Part of the point of Jacob's article, very much worth reading, is the importance of obedience, our conformity to God's will, our lasting trust in God who is in charge of events and outcomes that we cannot control ourselves. Jacobs unpacks for us the phrase "the politics of long joy" which he explains was coined by Stanley Fish in his studies of Milton's Paradise Lost. Without going into the entire reference/explanation, let me just mention that Fish coined the phrase following a scene where Milton has the archangel Michael rebuke Adam for mis-judging a vision. Adam thinks the vision speaks of joy, when in reality the beauty and pleasure of the vision is only a surface pleasure. If Adam had discerned to the heart of the vision, he would have seen that it was not in conformity with God's will. Adam is judging by appearances rather than the deeper realities (which admittedly can be hard for we human beings to discern). Milton then explains that Adam, hearing Michael's words, is "of short joy bereft."
Jacobs goes on to say:
"Of short joy bereft: for the joy which comes from judging according to appearances and immediate circumstances, according to what we now like to call "outcomes," is always short. Only the joy of conforming our will to God's is long.

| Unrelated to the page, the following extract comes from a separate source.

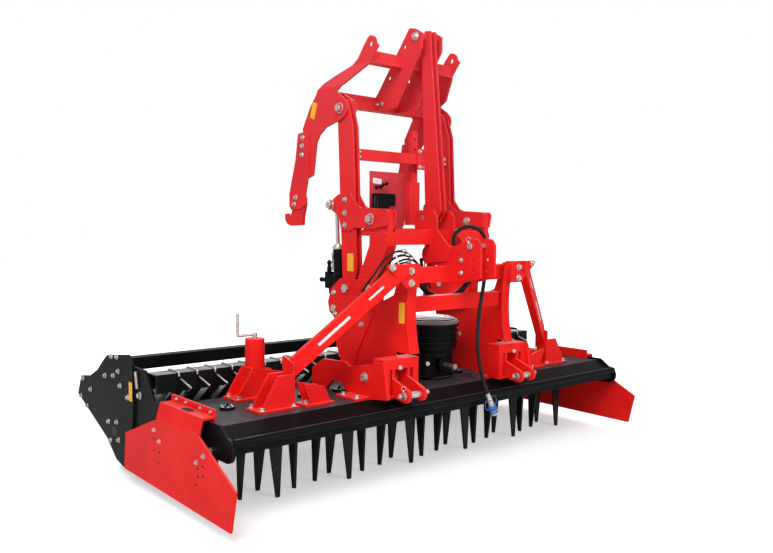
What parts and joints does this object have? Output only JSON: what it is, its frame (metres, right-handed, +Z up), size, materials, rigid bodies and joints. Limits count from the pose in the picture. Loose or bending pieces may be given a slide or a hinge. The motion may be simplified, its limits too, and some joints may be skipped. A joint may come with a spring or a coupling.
{
  "type": "vertical rotary tiller",
  "caption": "Tractor-mounted vertical rotary tiller with a gear trough, tine rotors, side deflectors, a toothed packer roller and a swinging hydraulic lift tower for a seed drill.",
  "frame": {"origin": "middle of the footprint on the ground, under the whole machine", "axes": "+X along the working width, +Y to the rear, +Z up"},
  "size_m": [3.32, 2.16, 2.738],
  "materials": {
    "red_paint": "satin",
    "dusty_black": "matte",
    "frame_black": "satin",
    "panel_red": "satin",
    "worn_steel": "rough",
    "zinc": "satin",
    "chrome_rod": "polished",
    "bright_steel": "satin",
    "hose_rubber": "matte"
  },
  "bodies": {
    "machine": {"bearing_caps": "dusty_black", "bearing_housings": "dusty_black", "brace_feet": "red_paint", "brace_left": "red_paint", "brace_right": "red_paint", "crank_handle": "zinc", "crank_post": "red_paint", "deflector_left": "red_paint", "deflector_right": "red_paint", "front_hose": "hose_rubber", "gearbox": "dusty_black", "headstock_beams": "red_paint", "headstock_left": "red_paint", "headstock_right": "red_paint", "hitch_pins": "zinc", "hose_coupler": "zinc", "lift_base_left": "red_paint", "lift_base_right": "red_paint", "lift_crossbeam": "red_paint", "lift_pins": "zinc", "lower_hitch_left": "red_paint", "lower_hitch_right": "red_paint", "roller_beam": "frame_black", "roller_frame_left": "frame_black", "roller_frame_right": "frame_black", "scraper_bar": "dusty_black", "top_hitch": "red_paint", "trough": "dusty_black", "trough_ends": "frame_black", "valve_block": "dusty_black", "valve_panel": "panel_red"},
    "lift": {"column_left": "red_paint", "column_right": "red_paint", "column_crossbar": "red_paint", "bell_plates_left": "red_paint", "bell_plates_right": "red_paint", "stop_strut": "red_paint"},
    "arms": {"arm_left": "red_paint", "arm_right": "red_paint", "arm_frame": "red_paint"},
    "centre_link": {"centre_link": "red_paint"},
    "roller": {"packer_roller": "worn_steel"},
    "drive_shaft": {"input_shaft": "bright_steel"},
    "rotor_01": {"rotor_01": "worn_steel"},
    "rotor_02": {"rotor_02": "worn_steel"},
    "rotor_03": {"rotor_03": "worn_steel"},
    "rotor_04": {"rotor_04": "worn_steel"},
    "rotor_05": {"rotor_05": "worn_steel"},
    "rotor_06": {"rotor_06": "worn_steel"},
    "rotor_07": {"rotor_07": "worn_steel"},
    "rotor_08": {"rotor_08": "worn_steel"},
    "rotor_09": {"rotor_09": "worn_steel"},
    "rotor_10": {"rotor_10": "worn_steel"},
    "rotor_11": {"rotor_11": "worn_steel"},
    "rotor_12": {"rotor_12": "worn_steel"},
    "barrel_left": {"cylinder_barrel_left": "dusty_black"},
    "rod_left": {"cylinder_rod_left": "chrome_rod"},
    "barrel_right": {"cylinder_barrel_right": "dusty_black"},
    "rod_right": {"cylinder_rod_right": "chrome_rod"}
  },
  "joints": [
    {"name": "lift_swing", "type": "hinge", "parent": "machine", "child": "lift", "pos_m": [0, -0.31, 1.112], "axis": [-1, 0, 0], "range_deg": [0, 60]},
    {"name": "arms_level", "type": "hinge", "parent": "lift", "child": "arms", "pos_m": [0, -0.252, 2.23], "axis": [-1, 0, 0], "range_deg": [-60, 0]},
    {"name": "centre_link_swing", "type": "hinge", "parent": "machine", "child": "centre_link", "pos_m": [0, -0.595, 1.558], "axis": [-1, 0, 0], "range_deg": [0, 60]},
    {"name": "roller_turn", "type": "hinge", "parent": "machine", "child": "roller", "pos_m": [0, 0.46, 0.248], "axis": [1, 0, 0], "continuous": true},
    {"name": "drive_shaft_turn", "type": "hinge", "parent": "machine", "child": "drive_shaft", "pos_m": [0.125, -0.6565, 0.61], "axis": [0, -1, 0], "continuous": true},
    {"name": "rotor_01_turn", "type": "hinge", "parent": "machine", "child": "rotor_01", "pos_m": [-1.375, -0.47, 0.25], "axis": [0, 0, 1], "continuous": true},
    {"name": "rotor_02_turn", "type": "hinge", "parent": "machine", "child": "rotor_02", "pos_m": [-1.125, -0.47, 0.25], "axis": [0, 0, 1], "continuous": true},
    {"name": "rotor_03_turn", "type": "hinge", "parent": "machine", "child": "rotor_03", "pos_m": [-0.875, -0.47, 0.25], "axis": [0, 0, 1], "continuous": true},
    {"name": "rotor_04_turn", "type": "hinge", "parent": "machine", "child": "rotor_04", "pos_m": [-0.625, -0.47, 0.25], "axis": [0, 0, 1], "continuous": true},
    {"name": "rotor_05_turn", "type": "hinge", "parent": "machine", "child": "rotor_05", "pos_m": [-0.375, -0.47, 0.25], "axis": [0, 0, 1], "continuous": true},
    {"name": "rotor_06_turn", "type": "hinge", "parent": "machine", "child": "rotor_06", "pos_m": [-0.125, -0.47, 0.25], "axis": [0, 0, 1], "continuous": true},
    {"name": "rotor_07_turn", "type": "hinge", "parent": "machine", "child": "rotor_07", "pos_m": [0.125, -0.47, 0.25], "axis": [0, 0, 1], "continuous": true},
    {"name": "rotor_08_turn", "type": "hinge", "parent": "machine", "child": "rotor_08", "pos_m": [0.375, -0.47, 0.25], "axis": [0, 0, 1], "continuous": true},
    {"name": "rotor_09_turn", "type": "hinge", "parent": "machine", "child": "rotor_09", "pos_m": [0.625, -0.47, 0.25], "axis": [0, 0, 1], "continuous": true},
    {"name": "rotor_10_turn", "type": "hinge", "parent": "machine", "child": "rotor_10", "pos_m": [0.875, -0.47, 0.25], "axis": [0, 0, 1], "continuous": true},
    {"name": "rotor_11_turn", "type": "hinge", "parent": "machine", "child": "rotor_11", "pos_m": [1.125, -0.47, 0.25], "axis": [0, 0, 1], "continuous": true},
    {"name": "rotor_12_turn", "type": "hinge", "parent": "machine", "child": "rotor_12", "pos_m": [1.375, -0.47, 0.25], "axis": [0, 0, 1], "continuous": true},
    {"name": "cylinder_left_swing", "type": "hinge", "parent": "machine", "child": "barrel_left", "pos_m": [-0.41, -0.193, 0.98], "axis": [-1, 0, 0], "range_deg": [0, 56]},
    {"name": "cylinder_left_stroke", "type": "slide", "parent": "barrel_left", "child": "rod_left", "axis": [0, 0.0596, 0.9982], "range_m": [-0.18, 0]},
    {"name": "cylinder_right_swing", "type": "hinge", "parent": "machine", "child": "barrel_right", "pos_m": [0.41, -0.193, 0.98], "axis": [-1, 0, 0], "range_deg": [0, 56]},
    {"name": "cylinder_right_stroke", "type": "slide", "parent": "barrel_right", "child": "rod_right", "axis": [0, 0.0596, 0.9982], "range_m": [-0.18, 0]}
  ],
  "couplings": [
    {"joint": "arms_level", "follows": "lift_swing", "ratio": -1},
    {"joint": "centre_link_swing", "follows": "lift_swing", "ratio": 1},
    {"joint": "drive_shaft_turn", "follows": "rotor_01_turn", "ratio": 3},
    {"joint": "rotor_02_turn", "follows": "rotor_01_turn", "ratio": -1},
    {"joint": "rotor_03_turn", "follows": "rotor_01_turn", "ratio": 1},
    {"joint": "rotor_04_turn", "follows": "rotor_01_turn", "ratio": -1},
    {"joint": "rotor_05_turn", "follows": "rotor_01_turn", "ratio": 1},
    {"joint": "rotor_06_turn", "follows": "rotor_01_turn", "ratio": -1},
    {"joint": "rotor_07_turn", "follows": "rotor_01_turn", "ratio": 1},
    {"joint": "rotor_08_turn", "follows": "rotor_01_turn", "ratio": -1},
    {"joint": "rotor_09_turn", "follows": "rotor_01_turn", "ratio": 1},
    {"joint": "rotor_10_turn", "follows": "rotor_01_turn", "ratio": -1},
    {"joint": "rotor_11_turn", "follows": "rotor_01_turn", "ratio": 1},
    {"joint": "rotor_12_turn", "follows": "rotor_01_turn", "ratio": -1},
    {"joint": "cylinder_left_swing", "follows": "lift_swing", "ratio": 0.90999},
    {"joint": "cylinder_left_stroke", "follows": "lift_swing", "m_per_rad": -0.16062},
    {"joint": "cylinder_right_swing", "follows": "lift_swing", "ratio": 0.90999},
    {"joint": "cylinder_right_stroke", "follows": "lift_swing", "m_per_rad": -0.16062}
  ]
}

Most important of all, Fish goes on to say, 'It cannot be too much emphasized that the politics of being -- the politics of long joy -- is not quietism. Its relative indifferences to outcomes is not an unconcern with the way things go in the world, but a recognition that the turns of fortune and history are not in man's control and that all one can be responsible for is the firmness of one's resolve.' Milton says of the loyal angels fighting against Satan's forces that 'each on himself relied' as though 'only in his arm the moment lay/Of victory.' Or, in Fish's summary 'each acts as if the fate of the world is in his hands, while knowing full well it isn't.'"

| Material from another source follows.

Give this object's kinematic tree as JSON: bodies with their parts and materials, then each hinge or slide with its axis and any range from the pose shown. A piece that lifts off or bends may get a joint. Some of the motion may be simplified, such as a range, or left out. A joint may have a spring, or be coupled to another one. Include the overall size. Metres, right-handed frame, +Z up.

Bear with me...I know I am quoting third-hand (Jacobs says that Fish says that Milton says!) but I really think this whole reflection is worth our rumination. I know I often feel caught between the necessity of action, the desire to "do something" in a given situation (especially a situation where there is a wrong to right or an injustice to address) and my own limitations. I know any action I am likely to take will be partial and imperfect at best, perhaps effective, perhaps not, and I also know that in the long-run, the outcome does not (thankfully) rest with me. This is true of smaller, more local and specific ongoing endeavors (the teaching of my daughter, my own spiritual disciplines) as well. I can plant seeds, I can speak a word in season, I can attempt to do what I think needs to be done, I can listen to God and seek to obey what he is calling me to do. Sometimes I will "succeed" and sometimes I will "fail" (seemingly fail, or really fail) but always the final results are really and truly out of my hands.

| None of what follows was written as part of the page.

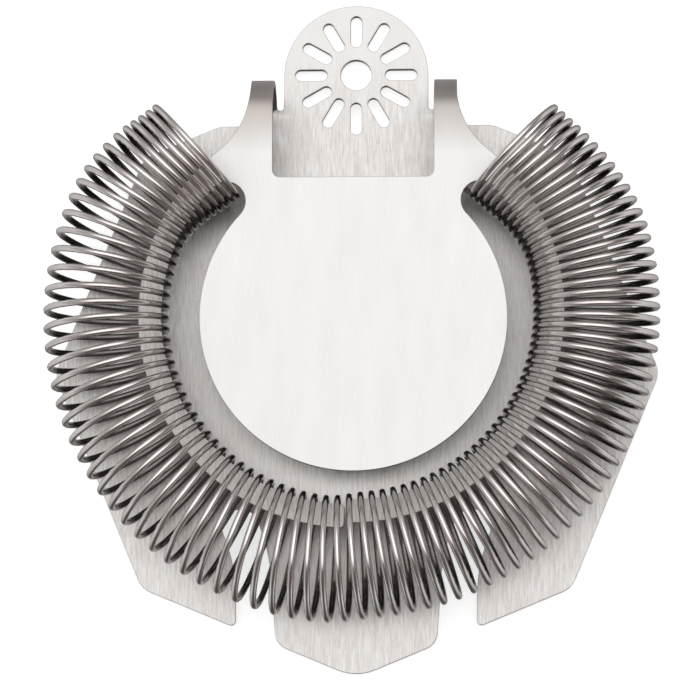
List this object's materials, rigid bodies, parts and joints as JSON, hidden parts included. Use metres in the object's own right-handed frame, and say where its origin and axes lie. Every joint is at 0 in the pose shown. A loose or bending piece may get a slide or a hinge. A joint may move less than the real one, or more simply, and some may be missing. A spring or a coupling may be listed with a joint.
{
  "type": "hawthorne strainer",
  "caption": "Folded stainless bar strainer: lobed octagonal plate, raised disc with two arms, and a coil spring threaded on the arms that grips a shaker tin.",
  "frame": {"origin": "back face of the base plate, under the centre of the round disc", "axes": "+X to the right seen from the spring side, +Y towards the thumb tab, +Z out of the spring side"},
  "size_m": [0.1002, 0.1114, 0.0251],
  "materials": {
    "sheet_steel": "stainless sheet brushed along Y",
    "spring_wire": "drawn stainless wire, smooth and fairly bright"
  },
  "bodies": {
    "base": {"base_plate": "sheet_steel", "thumb_tab": "sheet_steel", "fold_strap_left": "sheet_steel", "fold_strap_right": "sheet_steel"},
    "top": {"top_plate": "sheet_steel"},
    "left_arm": {"spring_arm_left": "sheet_steel"},
    "right_arm": {"spring_arm_right": "sheet_steel"},
    "spring": {"coil_spring_01": "spring_wire", "coil_spring_02": "spring_wire", "coil_spring_03": "spring_wire", "coil_spring_04": "spring_wire", "coil_spring_05": "spring_wire", "coil_spring_06": "spring_wire", "coil_spring_07": "spring_wire", "coil_spring_08": "spring_wire", "coil_spring_09": "spring_wire", "coil_spring_10": "spring_wire", "coil_spring_11": "spring_wire", "coil_spring_12": "spring_wire", "coil_spring_13": "spring_wire"}
  },
  "joints": [
    {"name": "plate_flex", "type": "hinge", "parent": "base", "child": "top", "pos_m": [0, 0.0334, 0.0066], "axis": [-1, 0, 0], "range_deg": [-0.7, 4], "stiffness_Nm_per_rad": 7},
    {"name": "left_arm_flex", "type": "hinge", "parent": "top", "child": "left_arm", "pos_m": [-0.02438, 0.02247, 0.0127], "axis": [-0.7466, 0.6652, 0], "range_deg": [-2, 2], "stiffness_Nm_per_rad": 0.5},
    {"name": "right_arm_flex", "type": "hinge", "parent": "top", "child": "right_arm", "pos_m": [0.02438, 0.02247, 0.0127], "axis": [-0.7466, -0.6652, 0], "range_deg": [-2, 2], "stiffness_Nm_per_rad": 0.5},
    {"name": "spring_push", "type": "slide", "parent": "top", "child": "spring", "axis": [0, 1, 0], "range_m": [0, 0.003], "stiffness_N_per_m": 1500, "deforming": ["coil_spring_01", "coil_spring_02", "coil_spring_03", "coil_spring_04", "coil_spring_05", "coil_spring_06", "coil_spring_07", "coil_spring_08", "coil_spring_09", "coil_spring_10", "coil_spring_11", "coil_spring_12", "coil_spring_13"]}
  ]
}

Does this excuse me from activity? It shouldn't. But I'm sure I have days, as all Christians must, when we can use the notion of trusting in God's sovereignty over final outcomes as a lame excuse for not putting forth effort and energy. We forget perhaps that God calls us to act (though sometimes also to wait and to watch) and that God calls us to pestering, nagging prayer, and that God calls us to sometimes do bold and courageous and even strange looking things in the journey of obedience. I guess the extremes we can fall into, as sinful human beings, are the extremes of empty activism -- an activism that we engage in a desperate, frantic attempt to fix things and make things better, an activism where we begin to think that the outcome *does* depend on us -- and what Jacob calls "quietism" but which I sometimes think more of as fatalism or apathy. "God will take care of things" is not a phrase which should allow us then to sit back and dis-engage from the very things that God may be doing in this world. Perhaps, amazingly, he may even do a few of them through us.
I kept reading Jacobs through the lens of Martin Luther King Jr.'s life. We just commemorated his legacy yesterday, and I spent part of the day reviewing a video D. and I watched this weekend, called The Speeches of Martin Luther King Jr.. It was an amazing profile of King's life and work. Hearing the things he said, and watching his strong and consistent resolve, brought tears to my eyes. I told D. that I noticed something as the video progressed through the 13 years of King's leadership in the civil rights movement. As you watched him grow older, you also watched him grow as a leader, as a man of faith. You could see the expression of shock, perhaps even a little bit of fear, on the young King's face when he was arrested and jailed. But as you watched him, firm in his resolve, always active, and and clearly trusting in God for any and all outcomes, you could see his serenity grow. In his final speech "I Have Been to the Mountaintop," given the day before he died, he radiates peace. He exemplifies that "long joy" that Jacob talks of here. He knew that nothing ultimately depended on him ("I may not get there with you" he said to the gathered crowd, when speaking of the promised land of peace and solidarity he had so long envisioned, but he assured them that one day they would get there whether he was the one leading them in or not.) And yet he worked tirelessly for years, doing all he could, working as if it depended on him, trusting and knowing that it did not. That is why he could say, and clearly mean it, that the threats to his life didn't really matter, that he had no fear of any man. He had discovered the resting activity of long joy, the joy of "long obedience in the same direction."
"It's God's work," Sr. Lucille used to say to me, when I worked for her at Cabrini Mission Corps. And she believed it. Lucille is another shining example of someone who works harder than almost anyone I know the do the things God calls her to, to make a difference in the lives of others. And yet she knows, deep down, that the "results," the "outcomes," in the end belong to God. It always made her able to weather seeming success and seeming failure or hardship with equanimity and peace.
She rests in the long joy. Martin Luther King Jr. rested in that. I want to learn to rest in that too.
2 comments:
Another wonderful reflection. I need to learn how to rest in it, too...
Isn't it a lovely phrase? "The long joy" is going to be a keeper idea for me, I think...
Glad you liked it too. May we both learn to rest in it!